La stabilité des institutions en droit constitutionnel est une notion très vaste, qui fait souvent allusion aux problèmes de changements anticonstitutionnels des gouvernements.

Pour ce qui est de notre étude, nous employons ce terme « stabilité du gouvernement » pour indiquer les mécanismes consistant à éviter des crises entre le gouvernement et le parlement, crises qui ont pour conséquence l'instabilité du gouvernement. En effet, la désignation du premier ministre dans la majorité parlementaire est en elle-même une garantie de la stabilité du gouvernement qui devra être institué.

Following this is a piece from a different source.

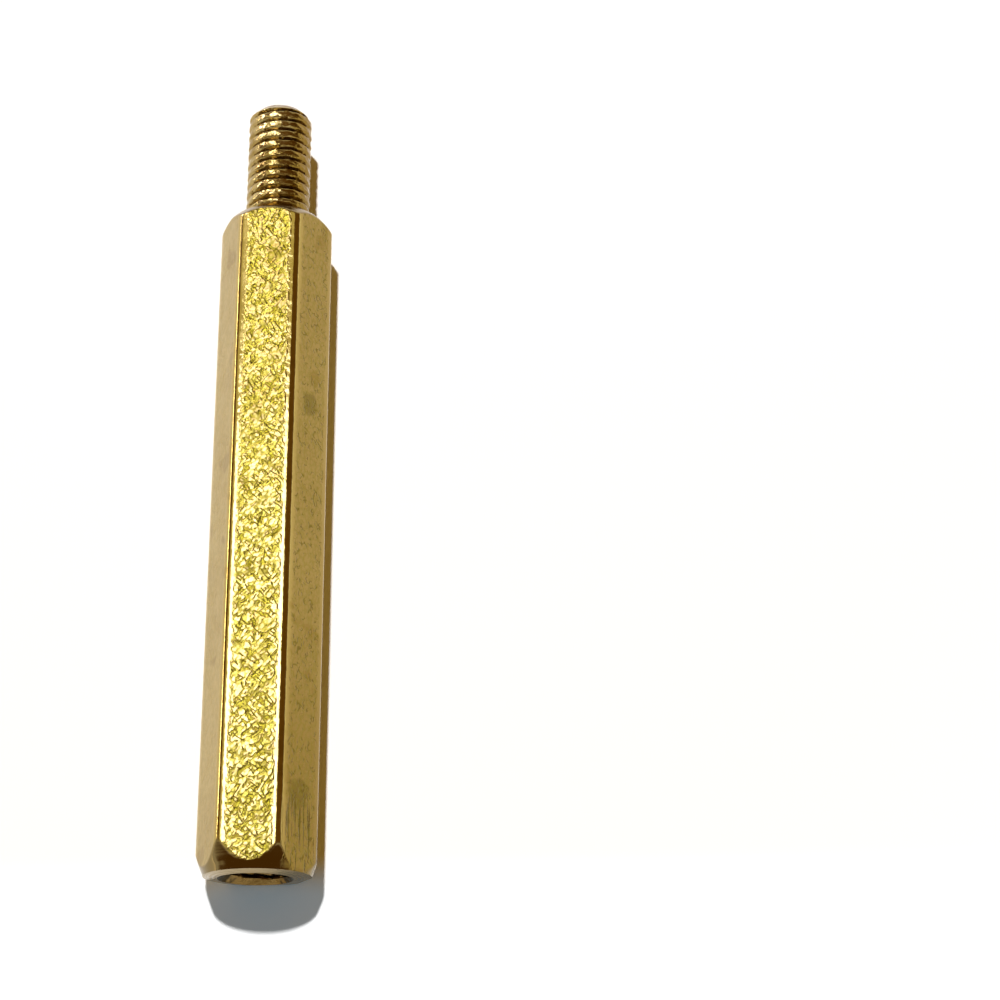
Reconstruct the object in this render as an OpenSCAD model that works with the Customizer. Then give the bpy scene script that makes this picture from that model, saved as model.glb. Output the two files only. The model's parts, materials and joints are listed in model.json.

Cela est évident dans la mesure où le premier ministre nouvellement désigné et nommé et bénéficiera en effet, de la confiance de la majorité parlementaire dans laquelle il a été désigné et pourra par la suite asseoir son pouvoir sans beaucoup d'embuches provenant du parlement. Car comme on l'a évoqué précédemment, le parlement, en vertu du principe de la responsabilité politique du gouvernement devant le parlement en régime parlementaire, peut obliger le gouvernement à démissionner ; ce qui n'est pas autre chose qu'une sorte de révocation des membres de l'exécutif.53

A cela, il est évident qu'un problème peut aussi surgir, à savoir, après la désignation, la nomination et l'investiture du premier ministre, la majorité parlementaire peut changer. En d'autre termes, il y a une possibilité que le premier ministre n'ait plus une majorité au parlement, parce qu'elle s'est dissoute.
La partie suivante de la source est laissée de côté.